Given instruction.
Only the lines starting at the one with "The whole, standing" and ending at the one with "from mathutils.geometry import" should be copied, exactly and with both ends kept.

#####

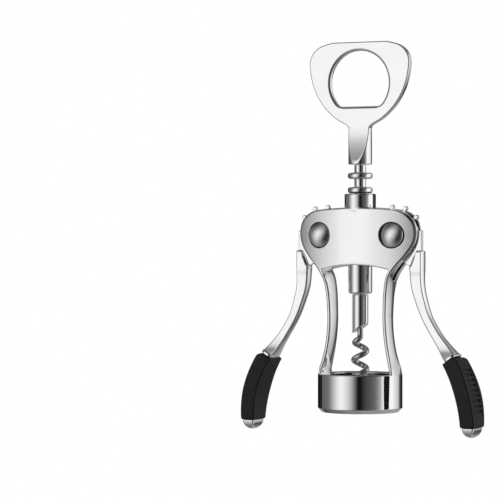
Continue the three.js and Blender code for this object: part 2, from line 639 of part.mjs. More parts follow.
function grip() {
  const shape = new THREE.Shape();
  const outer = GRIP_BEND_RADIUS + GRIP_THICKNESS / 2;
  const inner = GRIP_BEND_RADIUS - GRIP_THICKNESS / 2;
  shape.absarc(bendCentre[0], bendCentre[1], inner, tiltEnd, tiltTop, false);
  shape.absarc(bendCentre[0], bendCentre[1], outer, tiltTop, tiltEnd, true);

  // Chamfered slab as deep as the middle, cut to its barrel shape seen from the side.
  const flat = GRIP_MIDDLE_DEPTH - 2 * GRIP_CHAMFER;
  const slabGeometry = new THREE.ExtrudeGeometry(shape, {
    depth: flat, bevelEnabled: true, bevelThickness: GRIP_CHAMFER, bevelSize: GRIP_CHAMFER,
    bevelOffset: -GRIP_CHAMFER, bevelSegments: 1, curveSegments: 8,
  });
  slabGeometry.translate(0, 0, -flat / 2);
  slabGeometry.rotateX(Math.PI / 2);
  const top = onArc(tiltTop, outer)[1];
  const bottom = onArc(tiltEnd, GRIP_BEND_RADIUS)[1];
  const barrel = smooth([
    [GRIP_END_DEPTH / 2, bottom - CUT_MARGIN],
    [GRIP_MIDDLE_DEPTH / 2, (top + bottom) / 2 - CUT_MARGIN],
    [GRIP_TOP_DEPTH / 2, top + CUT_MARGIN],
  ], 8);
  const body = solid(slabGeometry).intersect(sidePlate(bothSides(barrel), THROUGH * 2));
  const studTop = END_CAP_STUD_LENGTH + FIT_GAP;
  const studSocket = rod(END_CAP_STUD_RADIUS + FIT_GAP, -CUT_MARGIN, studTop, 16);
  return body.subtract(tang(FIT_GAP)).subtract(atTilt(studSocket, tiltEnd));
}

// Oval dome below the grip, with a stud that goes up into it.
function endCap() {
  const top = -SEAT_GAP;
  const size = [GRIP_THICKNESS / 2 - END_CAP_INSET, GRIP_END_DEPTH / 2 - END_CAP_INSET, END_CAP_HEIGHT];
  const unitBowl = turned([[0, -1], [0.42, -0.93], [0.72, -0.72], [0.9, -0.38], [1, 0], [0, 0]], 24);
  const bowl = unitBowl.scale(size).translate([0, 0, top]);
  const stud = rod(END_CAP_STUD_RADIUS, top - CUT_MARGIN, END_CAP_STUD_LENGTH, 16);
  return atTilt(joined([bowl, stud]), tiltEnd);
}

// ---------------------------------------------------------------- assembly

const corkscrew = new THREE.Group();
corkscrew.add(
  mesh(frameBody(), 'frame_body', chrome),
  mesh(spindleRack(), 'spindle_rack', chrome),
  mesh(screwShaft(), 'screw_shaft', satinSteel),
  mesh(wormHolder(), 'worm_holder', chrome),
  mesh(worm(), 'worm', wormSteel),
  mesh(openerHandle(), 'opener_handle', chrome),
);

for (const [sideName, sideSign] of [['left', -1], ['right', 1]]) {
  const arm = new THREE.Group();
  arm.position.set(sideSign * PIVOT_X, 0, PIVOT_Z);
  arm.scale.x = sideSign;
  arm.add(
    mesh(lever(), `${sideName}_lever`, chrome),
    mesh(gripCollar(), `${sideName}_grip_collar`, chrome),
    mesh(grip(), `${sideName}_grip`, blackGrip),
    mesh(endCap(), `${sideName}_end_cap`, chrome),
  );

  const pin = mesh(pivotPin(), `${sideName}_pivot_pin`, satinSteel);
  pin.position.set(sideSign * PIVOT_X, 0, PIVOT_Z);
  pin.rotation.x = Math.PI / 2;
  const cap = mesh(pinCap(), `${sideName}_pin_cap`, satinSteel);
  cap.position.set(sideSign * PIVOT_X, headSeat, PIVOT_Z);
  cap.rotation.x = -Math.PI / 2;
  corkscrew.add(arm, pin, cap);
}

export default corkscrew;
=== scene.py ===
"""Looks of the lever corkscrew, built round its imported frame.

Shapes are worked out in millimetres in the frame's own axes and turned into metres when a piece is
made. Cast and moulded pieces are skins of signed distances, so that every edge has its own rounding.
"""
import math

import bpy
import numpy as np
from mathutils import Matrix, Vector


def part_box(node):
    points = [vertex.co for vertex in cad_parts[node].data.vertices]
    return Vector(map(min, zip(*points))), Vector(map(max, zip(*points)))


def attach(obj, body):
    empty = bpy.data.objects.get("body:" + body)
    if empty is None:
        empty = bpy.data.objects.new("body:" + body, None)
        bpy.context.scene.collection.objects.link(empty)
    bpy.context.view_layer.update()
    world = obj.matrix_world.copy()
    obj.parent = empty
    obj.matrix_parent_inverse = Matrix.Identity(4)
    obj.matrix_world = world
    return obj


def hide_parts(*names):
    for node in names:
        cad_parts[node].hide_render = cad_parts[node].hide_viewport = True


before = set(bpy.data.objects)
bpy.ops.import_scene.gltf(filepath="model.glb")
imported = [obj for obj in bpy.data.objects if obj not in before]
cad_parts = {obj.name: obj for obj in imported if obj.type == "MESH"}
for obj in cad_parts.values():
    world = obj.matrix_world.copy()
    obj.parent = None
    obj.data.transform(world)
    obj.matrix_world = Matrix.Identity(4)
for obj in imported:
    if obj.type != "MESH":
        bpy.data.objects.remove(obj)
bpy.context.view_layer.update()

MM = 0.001


def node_box(node):
    """Lowest and highest corner of a CAD node, in millimetres."""
    low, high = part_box(node)
    return np.array(low) / MM, np.array(high) / MM


# ---------------- sizes from the frame

FRAME_HIGH = node_box("frame_body")[1]
PIN_LOW, PIN_HIGH = node_box("right_pivot_pin")
CAP_LOW = node_box("right_pin_cap")[0]
RACK_LOW, RACK_HIGH = node_box("spindle_rack")
SHAFT_LOW, SHAFT_HIGH = node_box("screw_shaft")
HOLDER_LOW, HOLDER_HIGH = node_box("worm_holder")
WORM_LOW, WORM_HIGH = node_box("worm")
OPENER_LOW, OPENER_HIGH = node_box("opener_handle")

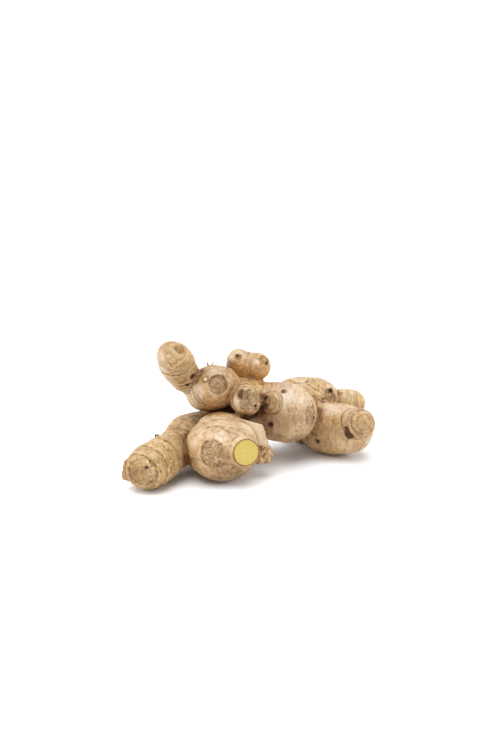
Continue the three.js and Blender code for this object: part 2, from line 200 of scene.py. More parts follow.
# Dark patches of old skin, and painted shade under the centre lobe: middle, radius, strength.
BRUISES_AND_SHADE = [
    ([44.7, 7.2, 43.5], 1.8, 0.9), ([45.8, 5.7, 35.3], 1.7, 0.9), ([44.6, 3.4, 38.8], 1.2, 0.6),
    ([-18.9, -44.2, 22.6], 1.6, 0.7), ([-6.4, -11.4, 58.0], 2.6, 0.9),
    ([-5.6, -11.2, 60.8], 3.6, 0.9), ([-2.2, -13.0, 57.5], 2.4, 0.6), ([10.1, -7.6, 55.4], 3.2, 1.0),
    ([9.6, -9.3, 49.8], 3.4, 1.1), ([23.7, 6.9, 54.8], 2.6, 1.0), ([21.3, 1.6, 53.7], 2.2, 0.5),
    ([70.9, 4.9, 23.4], 3.3, 2.2), ([69.6, 5.6, 27.6], 2.0, 1.6), ([59.6, 11.6, 31.4], 1.3, 0.9),
    ([71.1, 4.7, 28.6], 2.6, 1.0), ([14.5, -3.1, 33.6], 2.6, 1.1),
    ([48.9, 15.1, 14.6], 2.6, 1.0), ([7.8, 13.8, 58.1], 3.0, 0.7), ([52.5, 35.8, 37.7], 3.4, 0.8),
    ([59.4, 43.2, 43.4], 2.8, 1.0), ([-40.1, -4.1, 69.9], 3.0, 0.9), ([-44, -3.5, 63.1], 2.6, 0.9),
    ([-18.4, -43.6, 20.5], 3.0, 0.55), ([-21.5, -43.5, 17.5], 2.6, 0.45), ([-9.2, 19.2, 77.3], 2.0, 0.7),
    ([2.6, 14.8, 67.2], 2.2, 0.6),
    ([42.4, 41.7, 50.8], 1.6, 0.7), ([-12.3, -41.7, 16.0], 1.3, 0.7), ([-58.5, -29.1, 31], 2.0, 0.6),
    ([-67.3, -53.4, 23.6], 2.2, 0.8), ([-60, 14, 26], 4.0, 0.6), ([20, 44, 36], 3.5, 0.7),
    ([66, 47, 24], 4.0, 0.8), ([-22, 38, 26], 3.5, 0.7),
    # The first two here, under the centre lobe, are painted shade.
    ([36, 6, 17.8], 4.5, 1.1), ([43, 14, 20], 4.0, 1.0), ([30, 32, 54], 2.4, 0.6), ([-12, 2, 44], 4.0, 0.8),
]

# Golden tints where young tissue shows through: middle, radius, strength.
BLUSHES = [
    ([-44.1, -10, 89.2], 3.0, 1.0), ([-56.2, -7.1, 94.1], 2.6, 0.7), ([6.1, 21.3, 74.7], 3.0, 0.9),
    ([81.8, 56.1, 34.7], 3.6, 0.8), ([61.2, 11.4, 32.7], 3.4, 1.1), ([29.3, -2.9, 45.7], 2.6, 0.7),
    ([89.0, 6.0, 27.0], 4.5, 0.9), ([73.0, 6.0, 21.0], 3.0, 0.9), ([-8.0, 20.0, 80.0], 3.5, 0.5),
    ([-40.7, -31.3, 21.1], 2.4, 0.8), ([52, 70, 22], 4.0, 0.8), ([-41, -19, 33], 6.0, 0.5),
    ([10.5, 18.2, 62], 9.0, 0.95), ([-8, 18.5, 66], 8.0, 0.95), ([-22, -8.2, 48], 9.0, 0.6),
]

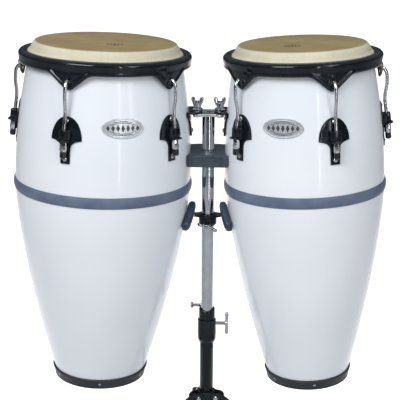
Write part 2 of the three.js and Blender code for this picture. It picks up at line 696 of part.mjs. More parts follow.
// The collar on the lower tube's top: a body, a slit neck with two pinch ears behind, and two screw bores.
function heightCollar() {
  const bore = UPPER_TUBE + RUNNING;
  const seat = LOWER_TUBE + GAP;
  const body = turned([
    [seat, COLLAR_BOTTOM], [seat + 1.5, COLLAR_BOTTOM], [COLLAR_RADIUS, COLLAR_BOTTOM + 7],
    [COLLAR_RADIUS, COLLAR_STEP], [COLLAR_NECK, COLLAR_STEP + 1], [COLLAR_NECK, COLLAR_TOP],
    [bore, COLLAR_TOP], [bore, COLLAR_STEP], [seat, COLLAR_STEP],
  ], TUBE_SIDES);
  const ears = block([-PINCH_EAR, bore + 1, PINCH_SCREW_Z - 12],
    [PINCH_EAR, PINCH_SCREW_Y + 6, PINCH_SCREW_Z + 8]);
  const slit = block([-1, 0, PINCH_SCREW_Z - 14], [1, PINCH_SCREW_Y + 8, PINCH_SCREW_Z + 10]);
  const pinchBore = bar(STUD_RADIUS + RUNNING, -20, 20).rotateY(Math.PI / 2)
    .translate(0, PINCH_SCREW_Y, PINCH_SCREW_Z);
  const screwBore = bar(STUD_RADIUS + RUNNING, 0, 30).rotateY(Math.PI / 2).translate(0, 0, HEIGHT_SCREW_Z);
  const through = bar(bore, COLLAR_STEP + 1, COLLAR_TOP + 20, TUBE_SIDES);
  return cutFrom(joined(body, ears), slit, pinchBore, screwBore, through);
}

// The height screw: a shank and an upright two-lobed grip, about its own Z axis.
function heightScrew() {
  const start = UPPER_TUBE + GAP;
  const grip = alongY(roundedRectangle(GRIP_SPAN, GRIP_BREADTH, GRIP_BREADTH / 2), -3.5, 3.5);
  grip.translate(0, 0, GRIP_REACH);
  return joined(bar(STUD_RADIUS, start, GRIP_REACH + 5), bar(6.5, GRIP_REACH - 4.5, GRIP_REACH + 3.5), grip);
}

// The pinch screw, about its own Z axis, its head at the far end.
function pinchScrew() {
  return joined(bar(STUD_RADIUS - GAP, -PINCH_EAR, PINCH_REACH - 4), bar(7, PINCH_REACH - 6, PINCH_REACH));
}

// Two cheeks and a pin that hold an arm of some breadth; X is outwards and the pin is the Y axis.
function clevis(breadth, pin, shift) {
  const inner = breadth / 2 + GAP;
  const outer = inner + CLEVIS_SHEET;
  const height = LEG_BAR / 2 + CLEVIS_EDGE;
  const cheek = new THREE.Shape();
  cheek.moveTo(-PIVOT_RADIUS + HUB_RADIUS - 4, height);
  cheek.lineTo(-PIVOT_RADIUS + HUB_RADIUS - 4, -height);
  cheek.lineTo(0, -height);
  cheek.absarc(0, 0, height, -Math.PI / 2, Math.PI / 2);
  return [
    alongY(cheek, shift + inner, shift + outer),
    alongY(cheek, shift - outer, shift - inner),
    bar(pin, -outer + 1, outer - 1, BORE_SIDES).rotateX(Math.PI / 2).translate(0, shift, 0),
  ];
}

const LEG_ANGLES = [-25, 95, 215].map(THREE.MathUtils.degToRad);
const BRACE_SHIFT = LEG_BREADTH / 2 + BRACE_SHEET / 2 + 2 * GAP;
const BRACE_DROP = 2 * BRACE_LENGTH * Math.sin(THREE.MathUtils.degToRad(LEG_SLOPE));
const BRACE_Z = HUB_Z - BRACE_DROP;

// A ring of three clevises round the tube, about a height.
function clevisRing(z, breadth, pin, shift, bore) {
  const half = LEG_BAR / 2 + CLEVIS_EDGE;
  const parts = [pipe((bore + HUB_RADIUS) / 2, HUB_RADIUS, z - half, z + half)];
  for (const angle of LEG_ANGLES) {
    for (const cheek of clevis(breadth, pin, shift)) {
      parts.push(cheek.translate(PIVOT_RADIUS, 0, z).rotateZ(angle));
    }
  }
  parts.push(pipe(bore, (bore + HUB_RADIUS) / 2 + 1, z - half, z + half));
  return joined(...parts);
}

function legHub() {
  const bore = LOWER_TUBE + RUNNING;
  const ring = clevisRing(0, LEG_BREADTH, PIN_RADIUS, 0, bore);
  return cutFrom(ring, bar(bore, -LEG_BAR, LEG_BAR, TUBE_SIDES));
}

// The lower tube, open at both ends, with the ring that the braces hinge on near its foot.
function lowerTube() {
  const bore = UPPER_TUBE + RUNNING;
  const top = COLLAR_STEP - GAP;
  const ring = clevisRing(BRACE_Z, BRACE_SHEET, BRACE_PIN, BRACE_SHIFT, LOWER_TUBE - 0.5);
  const screwBore = bar(STUD_RADIUS + RUNNING, 0, 30).rotateY(Math.PI / 2).translate(0, 0, HEIGHT_SCREW_Z);
  const tube = joined(bar(LOWER_TUBE, LOWER_TUBE_BOTTOM, top, TUBE_SIDES));
  return cutFrom(tube.add(ring), bar(bore, LOWER_TUBE_BOTTOM - 1, top + 1, TUBE_SIDES), screwBore);
}

// A leg about its pivot, X outwards: a bar with a round eye, sloping down to a shoe with a flat sole.
function leg() {
  const half = LEG_BAR / 2;
  const shape = new THREE.Shape();
  shape.absarc(0, 0, half, Math.PI / 2, 1.5 * Math.PI);
  shape.lineTo(LEG_LENGTH, -half);
  shape.lineTo(LEG_LENGTH, half);
  const slope = THREE.MathUtils.degToRad(LEG_SLOPE);
  const beam = alongY(shape, -LEG_BREADTH / 2, LEG_BREADTH / 2).rotateY(slope);
  const reach = LEG_LENGTH * Math.cos(slope);
  const sole = raised(roundedRectangle(FOOT_LENGTH, FOOT_BREADTH, 6), -HUB_Z, -HUB_Z + FOOT_HEIGHT);
  const underFloor = block([0, -FOOT_BREADTH, -HUB_Z - LEG_BAR], [2 * reach, FOOT_BREADTH, -HUB_Z]);
  const eye = bar(PIN_RADIUS + RUNNING, -LEG_BREADTH, LEG_BREADTH).rotateX(Math.PI / 2);
  return cutFrom(joined(beam, sole.translate(reach - FOOT_LENGTH / 3, 0, 0)), underFloor, eye);
}

// A brace about its pivot on the tube: a flat link rising to the leg's joint.
function brace() {
  const half = BRACE_BAR / 2;
  const shape = new THREE.Shape();
  shape.absarc(0, 0, half, Math.PI / 2, 1.5 * Math.PI);
  shape.absarc(BRACE_LENGTH, 0, half, -Math.PI / 2, Math.PI / 2);
  const link = alongY(shape, BRACE_SHIFT - BRACE_SHEET / 2, BRACE_SHIFT + BRACE_SHEET / 2);
  const eye = bar(BRACE_PIN + RUNNING, 0, 2 * BRACE_SHIFT).rotateX(-Math.PI / 2);
  return cutFrom(solid(link.rotateY(-THREE.MathUtils.degToRad(LEG_SLOPE))), eye);
}

function addStand(stand) {
  piece('lower_tube', lowerTube(), 'blackPaint', stand);
  piece('height_collar', heightCollar(), 'blackPaint', stand);
  const screwGroup = placed(stand, 0, 0, HEIGHT_SCREW_Z);
  screwGroup.rotation.y = Math.PI / 2;
  piece('height_screw', heightScrew(), 'chrome', screwGroup);
  const pinchGroup = placed(stand, 0, PINCH_SCREW_Y, PINCH_SCREW_Z);
  pinchGroup.rotation.y = -Math.PI / 2;
  piece('pinch_screw', pinchScrew(), 'chrome', pinchGroup);
  piece('upper_tube', upperTube(), 'chrome', stand);
  piece('top_plate', topPlate(), 'chrome', stand);
  piece('cushion_block', cushionBlock(), 'rubber', stand);
  const flangeTop = PLATE_HEIGHT + GAP + FLANGE + GAP;
  DRUMS.forEach((drum) => {
    const bolt = placed(stand, drum.side * BOLT_SPACING / 2, 0, flangeTop);
    piece(`plate_wing_${drum.label}`, wingScrew({
      shank: FLANGE + BOSS_LENGTH, shankRadius: STUD_RADIUS, hubRadius: 6, hubHeight: 15, span: 25, rise: 25,
      sheet: 3.5, washer: 10.5,
    }), 'chrome', bolt);
  });
  piece('bumper_yoke', bumperYoke(), 'blackPaint', stand);
  const yokeScrewHeight = PLATE_HEIGHT - YOKE_TOP - YOKE_SCREW_DROP;
  const yokeScrew = placed(stand, 0, -YOKE_COLLAR - YOKE_BOSS - GAP, yokeScrewHeight);
  yokeScrew.rotation.x = Math.PI / 2;
  piece('yoke_wing', wingScrew({
    shank: YOKE_COLLAR + YOKE_BOSS - UPPER_TUBE, shankRadius: STUD_RADIUS, hubRadius: 6, hubHeight: 11,
    span: 42, rise: 13, sheet: 5,
  }), 'chrome', yokeScrew);
  DRUMS.forEach((drum) => {
    const pad = new THREE.Group();
    drumFrame(drum).decompose(pad.position, pad.quaternion, pad.scale);
    stand.add(pad);
    piece(`bumper_${drum.label}`, bumper(drum), 'rubber', pad);
  });
  const hub = placed(stand, 0, 0, HUB_Z);
  piece('leg_hub', legHub(), 'blackPaint', hub);
  LEG_ANGLES.forEach((angle, k) => {
    const spoke = placed(stand, 0, 0, 0);
    spoke.rotation.z = angle;
    piece(`leg_${k + 1}`, leg(), 'blackPaint', placed(spoke, PIVOT_RADIUS, 0, HUB_Z));
    piece(`brace_${k + 1}`, brace(), 'blackPaint', placed(spoke, PIVOT_RADIUS, 0, BRACE_Z));
  });
}

// ---- The whole, standing on Z = 0 with the middle of its outline over the origin ----------------------

const whole = new THREE.Group();
const stand = placed(whole, 0, 0, 0);
addStand(stand);
DRUMS.forEach((drum) => addDrum(drum, stand));
whole.updateMatrixWorld(true);
const extent = new THREE.Box3().setFromObject(whole, true);
const middle = extent.getCenter(new THREE.Vector3());
stand.position.set(-middle.x, -middle.y, -extent.min.z);
whole.updateMatrixWorld(true);

export default whole;
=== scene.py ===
"""A pair of conga drums on a double stand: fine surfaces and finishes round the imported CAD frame.

Forms are drawn in millimetres, each in the frame of the drum, screw or joint that it belongs to.
"""

import json
import math

import bmesh
import bpy
import numpy as np
from mathutils import Matrix, Vector
from mathutils.geometry import delaunay_2d_cdt


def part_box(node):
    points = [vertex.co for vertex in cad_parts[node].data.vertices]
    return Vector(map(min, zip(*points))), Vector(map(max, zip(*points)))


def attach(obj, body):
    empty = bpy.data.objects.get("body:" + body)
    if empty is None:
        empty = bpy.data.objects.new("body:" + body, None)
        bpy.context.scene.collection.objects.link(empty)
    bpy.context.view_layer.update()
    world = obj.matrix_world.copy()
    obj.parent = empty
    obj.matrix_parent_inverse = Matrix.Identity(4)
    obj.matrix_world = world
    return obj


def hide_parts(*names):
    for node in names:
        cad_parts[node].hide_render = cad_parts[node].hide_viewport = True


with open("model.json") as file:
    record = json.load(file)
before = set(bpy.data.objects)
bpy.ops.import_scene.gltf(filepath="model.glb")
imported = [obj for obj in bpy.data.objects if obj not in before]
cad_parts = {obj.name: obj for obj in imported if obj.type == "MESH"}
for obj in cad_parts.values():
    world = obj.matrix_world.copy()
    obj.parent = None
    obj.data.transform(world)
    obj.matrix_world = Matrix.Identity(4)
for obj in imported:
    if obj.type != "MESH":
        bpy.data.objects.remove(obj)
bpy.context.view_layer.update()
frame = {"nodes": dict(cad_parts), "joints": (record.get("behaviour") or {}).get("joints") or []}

MM = 0.001
FULL = 2 * math.pi
ON_AXIS = 1e-6
JOINTS = {joint["name"]: joint for joint in frame["joints"]}

# ---- Forms: vertices in millimetres and the faces that join them ---------------------------------------


class Form:
    def __init__(self, vertices, faces):
        self.vertices = [Vector(vertex) for vertex in vertices]
        self.faces = faces

    def __add__(self, other):
        shift = len(self.vertices)
        faces = [tuple(k + shift for k in face) for face in other.faces]
        return Form(self.vertices + other.vertices, self.faces + faces)

    def moved(self, matrix):
        return Form([matrix @ vertex for vertex in self.vertices], self.faces)

    def at(self, x, y, z):
        return self.moved(Matrix.Translation((x, y, z)))

    def turned(self, degrees, axis):
        return self.moved(Matrix.Rotation(math.radians(degrees), 4, axis))

    def bent(self, rule):
        return Form([rule(vertex) for vertex in self.vertices], self.faces)


def together(forms):
    forms = list(forms)
    whole = forms[0]
    for form in forms[1:]:
        whole = whole + form
    return whole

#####

Output for this exercise.
// ---- The whole, standing on Z = 0 with the middle of its outline over the origin ----------------------

const whole = new THREE.Group();
const stand = placed(whole, 0, 0, 0);
addStand(stand);
DRUMS.forEach((drum) => addDrum(drum, stand));
whole.updateMatrixWorld(true);
const extent = new THREE.Box3().setFromObject(whole, true);
const middle = extent.getCenter(new THREE.Vector3());
stand.position.set(-middle.x, -middle.y, -extent.min.z);
whole.updateMatrixWorld(true);

export default whole;
=== scene.py ===
"""A pair of conga drums on a double stand: fine surfaces and finishes round the imported CAD frame.

Forms are drawn in millimetres, each in the frame of the drum, screw or joint that it belongs to.
"""

import json
import math

import bmesh
import bpy
import numpy as np
from mathutils import Matrix, Vector
from mathutils.geometry import delaunay_2d_cdt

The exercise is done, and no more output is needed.